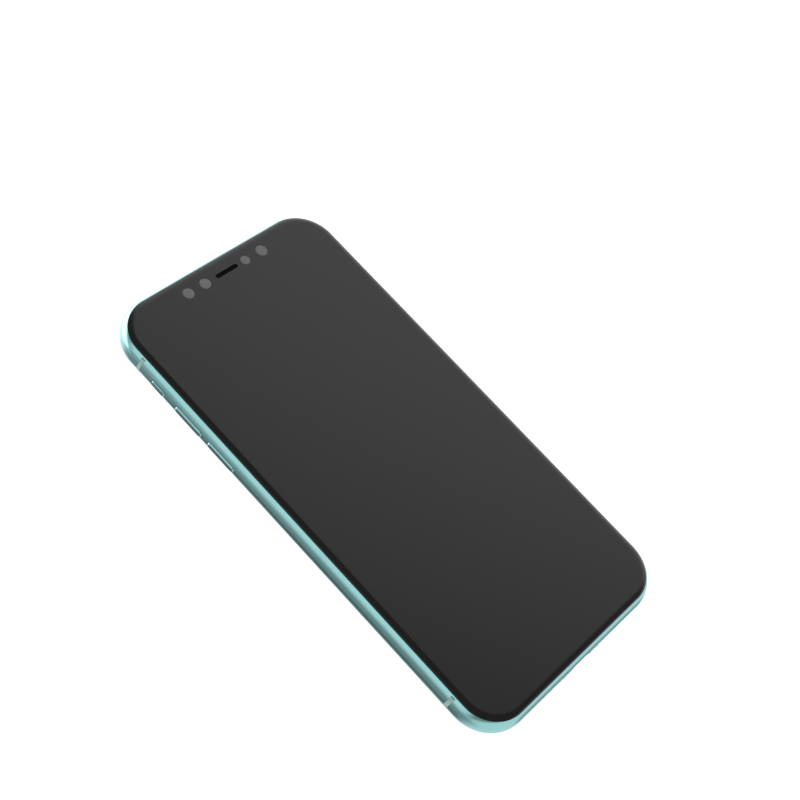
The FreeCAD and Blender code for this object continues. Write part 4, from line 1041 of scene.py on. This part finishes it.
def make_world():
    """Soft glows light the object, in front of a plain pale backdrop."""
    world = bpy.data.worlds.new("studio")
    bpy.context.scene.world = world
    world.use_nodes = True
    tree = world.node_tree
    total = None
    for direction, outer, inner, light in GLOWS:
        glow = add_glow(tree, direction, outer, inner, light)
        add = tree.nodes.new("ShaderNodeVectorMath")
        add.operation = "ADD"
        if total is None:
            add.inputs[0].default_value = WORLD_LIGHT
        else:
            tree.links.new(total, add.inputs[0])
        tree.links.new(glow, add.inputs[1])
        total = add.outputs["Vector"]
    lights = tree.nodes["Background"]
    tree.links.new(total, lights.inputs["Color"])
    backdrop = tree.nodes.new("ShaderNodeBackground")
    backdrop.inputs["Color"].default_value = BACKDROP
    choice = tree.nodes.new("ShaderNodeMixShader")
    tree.links.new(seen_directly(tree), choice.inputs["Fac"])
    tree.links.new(lights.outputs["Background"], choice.inputs[1])
    tree.links.new(backdrop.outputs["Background"], choice.inputs[2])
    tree.links.new(choice.outputs["Shader"], tree.nodes["World Output"].inputs["Surface"])


def add_painted_floor_patch(tree, centre, inner, outer, brightness):
    """A soft round patch of painted shade or painted light on the floor. Returns the socket with the factor on the
    floor's white.
    """
    place = tree.nodes.new("ShaderNodeTexCoord")
    distance = tree.nodes.new("ShaderNodeVectorMath")
    distance.operation = "DISTANCE"
    distance.inputs[1].default_value = centre
    tree.links.new(place.outputs["Object"], distance.inputs[0])
    fade = tree.nodes.new("ShaderNodeMapRange")
    fade.interpolation_type = "SMOOTHSTEP"
    fade.inputs["From Min"].default_value = inner
    fade.inputs["From Max"].default_value = outer
    fade.inputs["To Min"].default_value = brightness
    tree.links.new(distance.outputs["Value"], fade.inputs["Value"])
    return fade.outputs["Result"]


def make_floor():
    """A plain pale floor. Its patches of painted shade and painted light are left out where the camera looks at
    it.
    """
    bm = bmesh.new()
    corners = ((-1, -1), (1, -1), (1, 1), (-1, 1))
    bm.faces.new([bm.verts.new((x * FLOOR_SIZE, y * FLOOR_SIZE, 0)) for x, y in corners])
    floor = bpy.data.objects.new("floor", mesh_from(bm, "floor"))
    floor.location.z = cad_low.z - FLOOR_DROP
    bpy.context.scene.collection.objects.link(floor)
    material, tree, shader = new_material("floor")
    total = FLOOR_WHITE
    # Painted shade and painted light: each patch darkens or brightens the floor's colour and glow
    for centre, inner, outer, brightness in PAINTED_FLOOR_PATCHES:
        painted_patch = add_painted_floor_patch(tree, centre, inner, outer, brightness)
        product = tree.nodes.new("ShaderNodeMath")
        product.operation = "MULTIPLY"
        tree.links.new(painted_patch, product.inputs[0])
        if total is FLOOR_WHITE:
            product.inputs[1].default_value = total
        else:
            tree.links.new(total, product.inputs[1])
        total = product.outputs["Value"]
    choice = tree.nodes.new("ShaderNodeMix")
    tree.links.new(seen_directly(tree), choice.inputs["Factor"])
    tree.links.new(total, choice.inputs["A"])
    choice.inputs["B"].default_value = FLOOR_SEEN
    total = choice.outputs["Result"]
    colour = tree.nodes.new("ShaderNodeMath")
    colour.operation = "MINIMUM"
    colour.inputs[1].default_value = FLOOR_WHITE
    tree.links.new(total, colour.inputs[0])
    tree.links.new(colour.outputs["Value"], shader.inputs["Base Color"])
    tree.links.new(total, shader.inputs["Emission Color"])
    shader.inputs["Emission Strength"].default_value = FLOOR_GLOW
    shader.inputs["Roughness"].default_value = FLOOR_ROUGHNESS
    floor.data.materials.append(material)


def make_stage():
    make_world()
    make_floor()
    bpy.context.scene.view_settings.view_transform = "Standard"


def make_camera_view():
    camera_data = bpy.data.cameras.new("camera")
    camera_data.lens = CAMERA_LENS
    camera_data.clip_start, camera_data.clip_end = CAMERA_CLIP
    camera = bpy.data.objects.new("camera", camera_data)
    bpy.context.scene.collection.objects.link(camera)
    azimuth = math.radians(CAMERA_AZIMUTH)
    elevation = math.radians(CAMERA_ELEVATION)
    back = Vector((
        math.sin(azimuth) * math.cos(elevation),
        -math.cos(azimuth) * math.cos(elevation),
        math.sin(elevation),
    ))
    camera.location = glass_centre() + CAMERA_AIM + back * CAMERA_DISTANCE
    camera.rotation_mode = "QUATERNION"
    camera.rotation_quaternion = (-back).to_track_quat("-Z", "Y")
    bpy.context.scene.camera = camera


make_camera_view()
finish_cad_nodes()
make_phone()
make_mount()
make_stage()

▶ Required work
Please repeat the listing exactly, with nothing left out.

▶ Written response
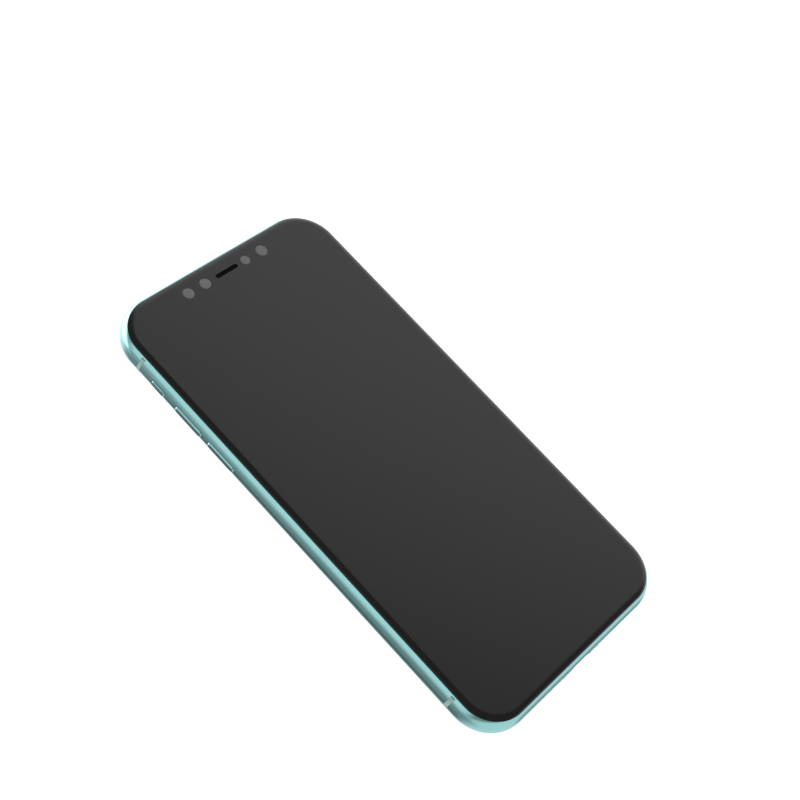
The FreeCAD and Blender code for this object continues. Write part 4, from line 1041 of scene.py on. This part finishes it.
def make_world():
    """Soft glows light the object, in front of a plain pale backdrop."""
    world = bpy.data.worlds.new("studio")
    bpy.context.scene.world = world
    world.use_nodes = True
    tree = world.node_tree
    total = None
    for direction, outer, inner, light in GLOWS:
        glow = add_glow(tree, direction, outer, inner, light)
        add = tree.nodes.new("ShaderNodeVectorMath")
        add.operation = "ADD"
        if total is None:
            add.inputs[0].default_value = WORLD_LIGHT
        else:
            tree.links.new(total, add.inputs[0])
        tree.links.new(glow, add.inputs[1])
        total = add.outputs["Vector"]
    lights = tree.nodes["Background"]
    tree.links.new(total, lights.inputs["Color"])
    backdrop = tree.nodes.new("ShaderNodeBackground")
    backdrop.inputs["Color"].default_value = BACKDROP
    choice = tree.nodes.new("ShaderNodeMixShader")
    tree.links.new(seen_directly(tree), choice.inputs["Fac"])
    tree.links.new(lights.outputs["Background"], choice.inputs[1])
    tree.links.new(backdrop.outputs["Background"], choice.inputs[2])
    tree.links.new(choice.outputs["Shader"], tree.nodes["World Output"].inputs["Surface"])


def add_painted_floor_patch(tree, centre, inner, outer, brightness):
    """A soft round patch of painted shade or painted light on the floor. Returns the socket with the factor on the
    floor's white.
    """
    place = tree.nodes.new("ShaderNodeTexCoord")
    distance = tree.nodes.new("ShaderNodeVectorMath")
    distance.operation = "DISTANCE"
    distance.inputs[1].default_value = centre
    tree.links.new(place.outputs["Object"], distance.inputs[0])
    fade = tree.nodes.new("ShaderNodeMapRange")
    fade.interpolation_type = "SMOOTHSTEP"
    fade.inputs["From Min"].default_value = inner
    fade.inputs["From Max"].default_value = outer
    fade.inputs["To Min"].default_value = brightness
    tree.links.new(distance.outputs["Value"], fade.inputs["Value"])
    return fade.outputs["Result"]


def make_floor():
    """A plain pale floor. Its patches of painted shade and painted light are left out where the camera looks at
    it.
    """
    bm = bmesh.new()
    corners = ((-1, -1), (1, -1), (1, 1), (-1, 1))
    bm.faces.new([bm.verts.new((x * FLOOR_SIZE, y * FLOOR_SIZE, 0)) for x, y in corners])
    floor = bpy.data.objects.new("floor", mesh_from(bm, "floor"))
    floor.location.z = cad_low.z - FLOOR_DROP
    bpy.context.scene.collection.objects.link(floor)
    material, tree, shader = new_material("floor")
    total = FLOOR_WHITE
    # Painted shade and painted light: each patch darkens or brightens the floor's colour and glow
    for centre, inner, outer, brightness in PAINTED_FLOOR_PATCHES:
        painted_patch = add_painted_floor_patch(tree, centre, inner, outer, brightness)
        product = tree.nodes.new("ShaderNodeMath")
        product.operation = "MULTIPLY"
        tree.links.new(painted_patch, product.inputs[0])
        if total is FLOOR_WHITE:
            product.inputs[1].default_value = total
        else:
            tree.links.new(total, product.inputs[1])
        total = product.outputs["Value"]
    choice = tree.nodes.new("ShaderNodeMix")
    tree.links.new(seen_directly(tree), choice.inputs["Factor"])
    tree.links.new(total, choice.inputs["A"])
    choice.inputs["B"].default_value = FLOOR_SEEN
    total = choice.outputs["Result"]
    colour = tree.nodes.new("ShaderNodeMath")
    colour.operation = "MINIMUM"
    colour.inputs[1].default_value = FLOOR_WHITE
    tree.links.new(total, colour.inputs[0])
    tree.links.new(colour.outputs["Value"], shader.inputs["Base Color"])
    tree.links.new(total, shader.inputs["Emission Color"])
    shader.inputs["Emission Strength"].default_value = FLOOR_GLOW
    shader.inputs["Roughness"].default_value = FLOOR_ROUGHNESS
    floor.data.materials.append(material)


def make_stage():
    make_world()
    make_floor()
    bpy.context.scene.view_settings.view_transform = "Standard"


def make_camera_view():
    camera_data = bpy.data.cameras.new("camera")
    camera_data.lens = CAMERA_LENS
    camera_data.clip_start, camera_data.clip_end = CAMERA_CLIP
    camera = bpy.data.objects.new("camera", camera_data)
    bpy.context.scene.collection.objects.link(camera)
    azimuth = math.radians(CAMERA_AZIMUTH)
    elevation = math.radians(CAMERA_ELEVATION)
    back = Vector((
        math.sin(azimuth) * math.cos(elevation),
        -math.cos(azimuth) * math.cos(elevation),
        math.sin(elevation),
    ))
    camera.location = glass_centre() + CAMERA_AIM + back * CAMERA_DISTANCE
    camera.rotation_mode = "QUATERNION"
    camera.rotation_quaternion = (-back).to_track_quat("-Z", "Y")
    bpy.context.scene.camera = camera


make_camera_view()
finish_cad_nodes()
make_phone()
make_mount()
make_stage()